• _WHAT IS ASKED_:
Repeat only the lines running from the beginning of the material through the line that contains "GRAIN_THICKNESS = 0.35 * MM".

* begin *

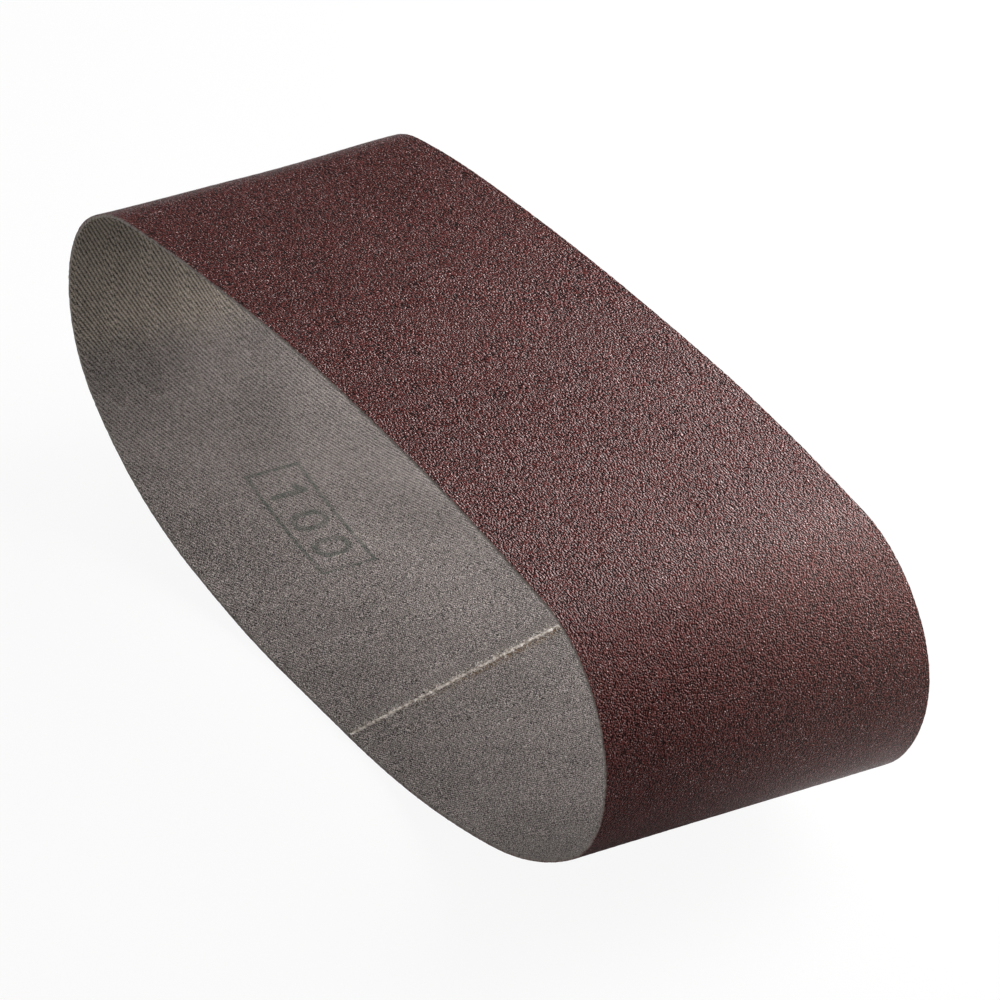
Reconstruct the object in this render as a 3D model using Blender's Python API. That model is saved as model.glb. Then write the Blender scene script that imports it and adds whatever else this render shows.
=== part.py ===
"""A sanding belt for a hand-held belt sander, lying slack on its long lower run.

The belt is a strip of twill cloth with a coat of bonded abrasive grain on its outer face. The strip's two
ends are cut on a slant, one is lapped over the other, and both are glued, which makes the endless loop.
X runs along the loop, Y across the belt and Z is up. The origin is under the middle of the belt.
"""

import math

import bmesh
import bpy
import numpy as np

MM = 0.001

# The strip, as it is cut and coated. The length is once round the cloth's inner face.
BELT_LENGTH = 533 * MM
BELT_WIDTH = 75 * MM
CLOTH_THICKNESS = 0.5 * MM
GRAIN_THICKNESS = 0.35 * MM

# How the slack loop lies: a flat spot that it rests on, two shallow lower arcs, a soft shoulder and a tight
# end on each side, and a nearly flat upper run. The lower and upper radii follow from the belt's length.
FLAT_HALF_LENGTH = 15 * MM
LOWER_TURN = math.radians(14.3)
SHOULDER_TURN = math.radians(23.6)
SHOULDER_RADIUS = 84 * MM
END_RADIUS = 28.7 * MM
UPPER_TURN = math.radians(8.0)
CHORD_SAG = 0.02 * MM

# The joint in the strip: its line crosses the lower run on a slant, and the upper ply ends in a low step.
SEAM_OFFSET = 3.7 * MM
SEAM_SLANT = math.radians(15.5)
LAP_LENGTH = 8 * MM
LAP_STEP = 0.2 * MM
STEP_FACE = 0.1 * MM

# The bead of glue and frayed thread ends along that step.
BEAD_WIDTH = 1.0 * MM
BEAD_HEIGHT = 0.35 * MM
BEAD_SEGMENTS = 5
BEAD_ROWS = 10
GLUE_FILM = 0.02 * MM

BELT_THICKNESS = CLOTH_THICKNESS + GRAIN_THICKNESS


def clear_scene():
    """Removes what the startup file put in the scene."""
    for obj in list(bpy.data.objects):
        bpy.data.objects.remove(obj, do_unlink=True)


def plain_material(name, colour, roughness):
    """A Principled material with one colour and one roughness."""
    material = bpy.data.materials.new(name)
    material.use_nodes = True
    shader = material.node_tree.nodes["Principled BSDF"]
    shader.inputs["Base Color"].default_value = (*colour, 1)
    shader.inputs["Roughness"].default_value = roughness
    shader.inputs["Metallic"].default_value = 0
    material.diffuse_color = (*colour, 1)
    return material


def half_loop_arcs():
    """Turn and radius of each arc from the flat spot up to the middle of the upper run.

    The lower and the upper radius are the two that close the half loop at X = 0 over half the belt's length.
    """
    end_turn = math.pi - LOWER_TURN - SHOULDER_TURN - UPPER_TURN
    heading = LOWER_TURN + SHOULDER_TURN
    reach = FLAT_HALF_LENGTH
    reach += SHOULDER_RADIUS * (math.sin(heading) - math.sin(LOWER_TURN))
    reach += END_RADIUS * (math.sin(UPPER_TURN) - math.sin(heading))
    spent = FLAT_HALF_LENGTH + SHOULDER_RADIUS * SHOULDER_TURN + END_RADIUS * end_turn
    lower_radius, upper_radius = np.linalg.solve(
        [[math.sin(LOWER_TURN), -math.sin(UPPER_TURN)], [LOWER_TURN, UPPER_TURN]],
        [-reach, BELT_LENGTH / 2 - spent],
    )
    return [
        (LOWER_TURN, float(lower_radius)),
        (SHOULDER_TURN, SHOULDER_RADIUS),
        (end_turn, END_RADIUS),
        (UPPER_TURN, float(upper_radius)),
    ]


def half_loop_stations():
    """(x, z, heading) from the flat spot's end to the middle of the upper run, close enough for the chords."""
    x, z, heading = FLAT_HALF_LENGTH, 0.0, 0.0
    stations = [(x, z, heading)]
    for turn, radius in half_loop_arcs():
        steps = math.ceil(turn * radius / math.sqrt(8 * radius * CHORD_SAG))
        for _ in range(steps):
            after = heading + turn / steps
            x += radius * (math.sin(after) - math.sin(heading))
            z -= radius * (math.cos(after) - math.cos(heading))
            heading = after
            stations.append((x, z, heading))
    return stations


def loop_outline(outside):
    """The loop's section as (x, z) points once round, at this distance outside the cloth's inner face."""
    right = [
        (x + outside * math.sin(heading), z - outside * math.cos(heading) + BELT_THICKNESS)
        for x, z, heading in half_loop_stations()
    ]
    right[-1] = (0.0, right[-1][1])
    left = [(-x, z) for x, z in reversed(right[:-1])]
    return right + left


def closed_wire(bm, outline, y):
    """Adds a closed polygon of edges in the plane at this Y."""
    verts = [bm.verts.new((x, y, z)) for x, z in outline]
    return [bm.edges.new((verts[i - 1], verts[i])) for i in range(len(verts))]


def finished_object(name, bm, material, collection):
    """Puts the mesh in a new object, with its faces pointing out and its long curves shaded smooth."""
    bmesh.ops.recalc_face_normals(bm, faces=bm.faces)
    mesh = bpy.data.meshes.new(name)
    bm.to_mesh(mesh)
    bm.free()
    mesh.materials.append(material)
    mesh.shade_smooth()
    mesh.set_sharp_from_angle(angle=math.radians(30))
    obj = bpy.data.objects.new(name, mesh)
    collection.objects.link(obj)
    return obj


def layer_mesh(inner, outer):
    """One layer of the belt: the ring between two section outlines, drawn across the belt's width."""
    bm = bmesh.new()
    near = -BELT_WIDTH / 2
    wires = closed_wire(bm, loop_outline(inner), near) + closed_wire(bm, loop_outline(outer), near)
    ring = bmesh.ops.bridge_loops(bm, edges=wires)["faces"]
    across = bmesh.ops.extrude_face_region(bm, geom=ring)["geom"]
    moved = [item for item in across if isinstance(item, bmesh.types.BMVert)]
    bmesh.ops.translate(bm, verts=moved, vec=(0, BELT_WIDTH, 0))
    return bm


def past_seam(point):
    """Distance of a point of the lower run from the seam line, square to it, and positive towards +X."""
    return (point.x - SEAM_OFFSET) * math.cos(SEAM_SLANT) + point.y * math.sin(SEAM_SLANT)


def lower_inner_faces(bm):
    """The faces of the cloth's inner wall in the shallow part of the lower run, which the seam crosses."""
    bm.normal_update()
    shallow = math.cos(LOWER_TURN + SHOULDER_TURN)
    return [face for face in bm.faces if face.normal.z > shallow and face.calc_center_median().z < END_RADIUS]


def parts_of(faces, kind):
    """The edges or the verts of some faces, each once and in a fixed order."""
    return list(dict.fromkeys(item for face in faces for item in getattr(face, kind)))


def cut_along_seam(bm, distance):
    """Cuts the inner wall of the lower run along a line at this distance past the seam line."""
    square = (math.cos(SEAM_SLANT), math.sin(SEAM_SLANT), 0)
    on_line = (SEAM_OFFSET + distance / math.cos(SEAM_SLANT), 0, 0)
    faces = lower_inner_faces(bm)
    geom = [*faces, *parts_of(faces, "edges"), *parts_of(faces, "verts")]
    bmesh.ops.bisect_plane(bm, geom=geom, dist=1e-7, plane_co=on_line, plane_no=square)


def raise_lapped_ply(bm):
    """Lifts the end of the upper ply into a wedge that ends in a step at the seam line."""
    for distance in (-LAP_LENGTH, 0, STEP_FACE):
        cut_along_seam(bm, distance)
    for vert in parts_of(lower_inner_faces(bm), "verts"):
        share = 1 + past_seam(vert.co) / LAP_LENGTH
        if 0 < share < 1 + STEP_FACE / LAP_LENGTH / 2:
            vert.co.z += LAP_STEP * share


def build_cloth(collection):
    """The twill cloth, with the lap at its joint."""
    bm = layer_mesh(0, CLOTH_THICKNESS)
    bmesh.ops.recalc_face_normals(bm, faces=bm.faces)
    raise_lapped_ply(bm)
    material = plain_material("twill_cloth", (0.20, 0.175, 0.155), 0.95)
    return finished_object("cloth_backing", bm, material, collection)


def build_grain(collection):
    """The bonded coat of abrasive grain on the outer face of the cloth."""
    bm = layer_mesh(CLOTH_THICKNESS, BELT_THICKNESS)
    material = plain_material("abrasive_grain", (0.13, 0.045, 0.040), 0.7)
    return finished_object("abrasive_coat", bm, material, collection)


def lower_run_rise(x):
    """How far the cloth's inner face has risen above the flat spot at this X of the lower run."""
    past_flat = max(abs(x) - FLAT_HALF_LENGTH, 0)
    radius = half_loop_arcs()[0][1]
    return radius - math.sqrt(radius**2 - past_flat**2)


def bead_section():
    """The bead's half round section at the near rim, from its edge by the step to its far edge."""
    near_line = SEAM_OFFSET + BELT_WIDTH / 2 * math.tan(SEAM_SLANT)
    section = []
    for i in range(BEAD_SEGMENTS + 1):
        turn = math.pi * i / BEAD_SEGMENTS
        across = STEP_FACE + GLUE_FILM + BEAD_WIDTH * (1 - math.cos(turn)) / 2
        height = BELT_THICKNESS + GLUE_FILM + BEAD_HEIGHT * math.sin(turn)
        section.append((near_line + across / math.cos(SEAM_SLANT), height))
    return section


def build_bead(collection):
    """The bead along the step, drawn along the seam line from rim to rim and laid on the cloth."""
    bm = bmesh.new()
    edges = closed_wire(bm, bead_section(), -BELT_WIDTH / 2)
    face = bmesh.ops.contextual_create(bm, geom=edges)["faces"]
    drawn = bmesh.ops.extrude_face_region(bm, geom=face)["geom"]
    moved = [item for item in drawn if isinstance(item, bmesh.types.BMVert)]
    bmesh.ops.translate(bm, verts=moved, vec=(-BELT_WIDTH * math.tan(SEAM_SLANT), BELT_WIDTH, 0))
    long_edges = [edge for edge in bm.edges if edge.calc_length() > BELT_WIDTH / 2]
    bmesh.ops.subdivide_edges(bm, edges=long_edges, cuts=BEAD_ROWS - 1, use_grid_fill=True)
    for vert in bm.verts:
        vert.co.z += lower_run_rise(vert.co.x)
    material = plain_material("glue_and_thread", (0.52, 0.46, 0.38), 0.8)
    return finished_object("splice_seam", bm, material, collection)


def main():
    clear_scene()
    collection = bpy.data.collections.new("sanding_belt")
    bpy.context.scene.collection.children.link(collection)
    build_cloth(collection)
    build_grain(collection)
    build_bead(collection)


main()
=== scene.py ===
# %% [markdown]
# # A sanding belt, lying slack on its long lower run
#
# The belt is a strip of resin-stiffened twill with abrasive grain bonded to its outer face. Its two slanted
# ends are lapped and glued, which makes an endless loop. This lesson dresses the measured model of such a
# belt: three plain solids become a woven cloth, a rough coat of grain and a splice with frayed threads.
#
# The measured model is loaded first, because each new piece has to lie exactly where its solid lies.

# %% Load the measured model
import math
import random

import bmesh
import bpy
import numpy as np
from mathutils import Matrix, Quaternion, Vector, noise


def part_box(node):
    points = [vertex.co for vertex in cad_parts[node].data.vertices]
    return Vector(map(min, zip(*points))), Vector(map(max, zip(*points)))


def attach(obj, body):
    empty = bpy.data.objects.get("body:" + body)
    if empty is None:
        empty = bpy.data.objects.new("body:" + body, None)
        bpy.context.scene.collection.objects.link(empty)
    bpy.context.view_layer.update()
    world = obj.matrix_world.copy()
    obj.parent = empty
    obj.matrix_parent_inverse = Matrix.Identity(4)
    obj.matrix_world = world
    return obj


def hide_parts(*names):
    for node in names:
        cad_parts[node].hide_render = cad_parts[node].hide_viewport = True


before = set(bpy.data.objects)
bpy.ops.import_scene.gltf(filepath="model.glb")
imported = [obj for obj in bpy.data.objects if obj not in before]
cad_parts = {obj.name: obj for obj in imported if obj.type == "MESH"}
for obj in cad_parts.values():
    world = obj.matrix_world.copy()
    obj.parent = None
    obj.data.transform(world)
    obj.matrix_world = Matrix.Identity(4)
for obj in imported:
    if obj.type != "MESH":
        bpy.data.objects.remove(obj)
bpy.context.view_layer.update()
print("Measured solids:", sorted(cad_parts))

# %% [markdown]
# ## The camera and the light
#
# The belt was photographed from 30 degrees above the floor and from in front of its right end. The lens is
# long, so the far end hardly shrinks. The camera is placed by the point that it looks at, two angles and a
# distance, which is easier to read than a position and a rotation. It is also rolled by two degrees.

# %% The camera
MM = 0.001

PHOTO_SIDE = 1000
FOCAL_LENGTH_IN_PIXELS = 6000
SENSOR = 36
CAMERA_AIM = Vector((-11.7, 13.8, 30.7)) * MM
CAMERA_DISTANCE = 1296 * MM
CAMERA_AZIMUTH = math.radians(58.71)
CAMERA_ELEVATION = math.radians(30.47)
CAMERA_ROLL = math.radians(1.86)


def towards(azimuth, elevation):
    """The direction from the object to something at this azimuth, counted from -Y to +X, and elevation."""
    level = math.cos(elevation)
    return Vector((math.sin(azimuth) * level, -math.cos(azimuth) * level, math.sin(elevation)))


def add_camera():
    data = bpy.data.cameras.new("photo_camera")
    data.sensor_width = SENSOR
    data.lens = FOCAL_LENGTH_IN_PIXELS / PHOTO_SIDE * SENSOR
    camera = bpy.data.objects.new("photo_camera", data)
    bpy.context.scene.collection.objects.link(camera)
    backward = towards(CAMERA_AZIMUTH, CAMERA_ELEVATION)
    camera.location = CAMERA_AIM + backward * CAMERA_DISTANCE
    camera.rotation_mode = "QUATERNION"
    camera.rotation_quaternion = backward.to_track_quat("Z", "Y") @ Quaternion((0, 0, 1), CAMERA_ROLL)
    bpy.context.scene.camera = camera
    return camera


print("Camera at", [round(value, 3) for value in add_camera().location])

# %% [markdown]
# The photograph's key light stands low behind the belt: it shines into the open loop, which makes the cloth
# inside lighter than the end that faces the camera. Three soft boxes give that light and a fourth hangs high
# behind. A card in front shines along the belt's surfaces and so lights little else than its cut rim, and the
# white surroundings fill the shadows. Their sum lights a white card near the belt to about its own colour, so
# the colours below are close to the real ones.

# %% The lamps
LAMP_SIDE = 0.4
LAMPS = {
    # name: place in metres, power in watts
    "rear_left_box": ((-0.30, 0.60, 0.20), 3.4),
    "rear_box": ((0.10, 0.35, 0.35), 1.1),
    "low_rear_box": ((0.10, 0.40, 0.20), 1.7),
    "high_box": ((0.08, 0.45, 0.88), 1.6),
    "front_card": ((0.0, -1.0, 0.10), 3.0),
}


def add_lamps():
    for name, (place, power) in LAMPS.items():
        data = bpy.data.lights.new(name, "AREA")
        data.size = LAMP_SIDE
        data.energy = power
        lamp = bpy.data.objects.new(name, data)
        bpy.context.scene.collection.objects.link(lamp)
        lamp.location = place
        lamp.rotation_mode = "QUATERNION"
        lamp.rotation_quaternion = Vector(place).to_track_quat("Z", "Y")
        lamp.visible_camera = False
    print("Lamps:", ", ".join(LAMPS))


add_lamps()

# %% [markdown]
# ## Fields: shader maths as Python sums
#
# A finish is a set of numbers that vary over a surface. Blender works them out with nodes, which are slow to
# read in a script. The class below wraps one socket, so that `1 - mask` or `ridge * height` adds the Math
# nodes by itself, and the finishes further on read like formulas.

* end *

• _ANSWER IN FULL_:
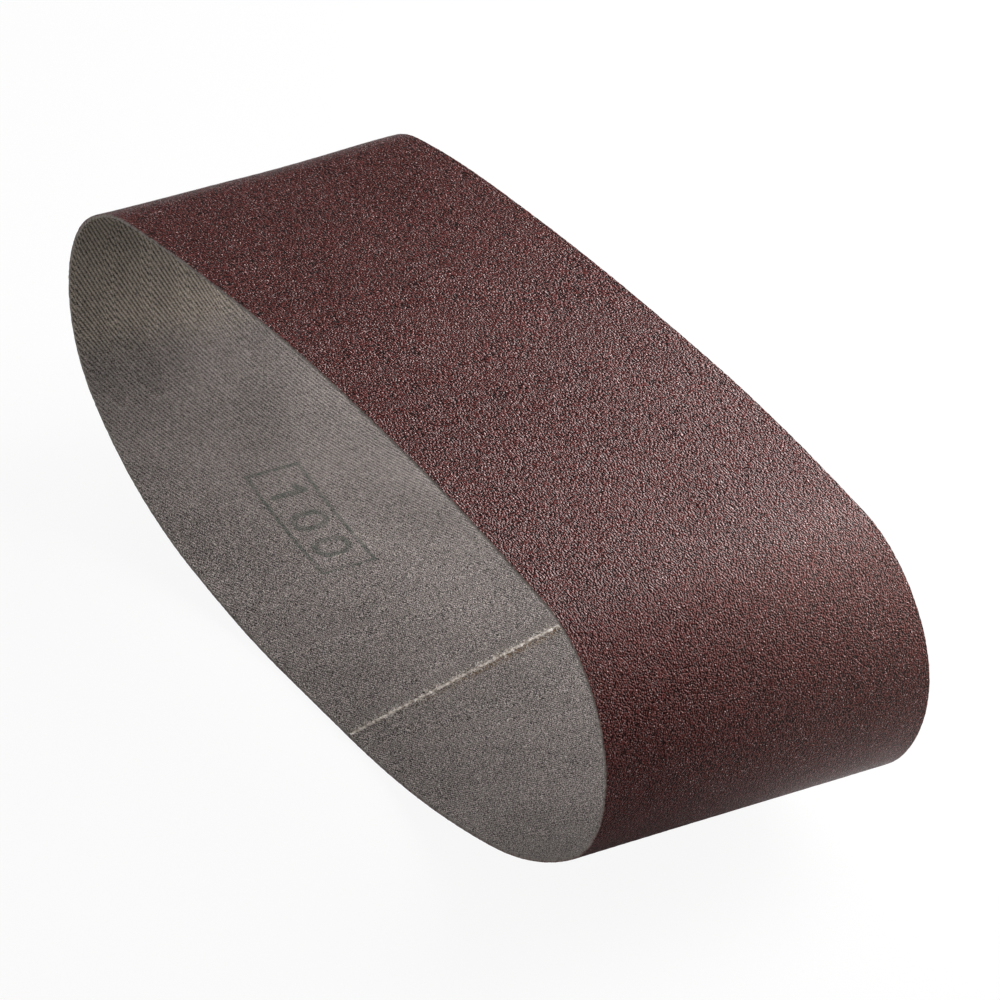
Reconstruct the object in this render as a 3D model using Blender's Python API. That model is saved as model.glb. Then write the Blender scene script that imports it and adds whatever else this render shows.
=== part.py ===
"""A sanding belt for a hand-held belt sander, lying slack on its long lower run.

The belt is a strip of twill cloth with a coat of bonded abrasive grain on its outer face. The strip's two
ends are cut on a slant, one is lapped over the other, and both are glued, which makes the endless loop.
X runs along the loop, Y across the belt and Z is up. The origin is under the middle of the belt.
"""

import math

import bmesh
import bpy
import numpy as np

MM = 0.001

# The strip, as it is cut and coated. The length is once round the cloth's inner face.
BELT_LENGTH = 533 * MM
BELT_WIDTH = 75 * MM
CLOTH_THICKNESS = 0.5 * MM
GRAIN_THICKNESS = 0.35 * MM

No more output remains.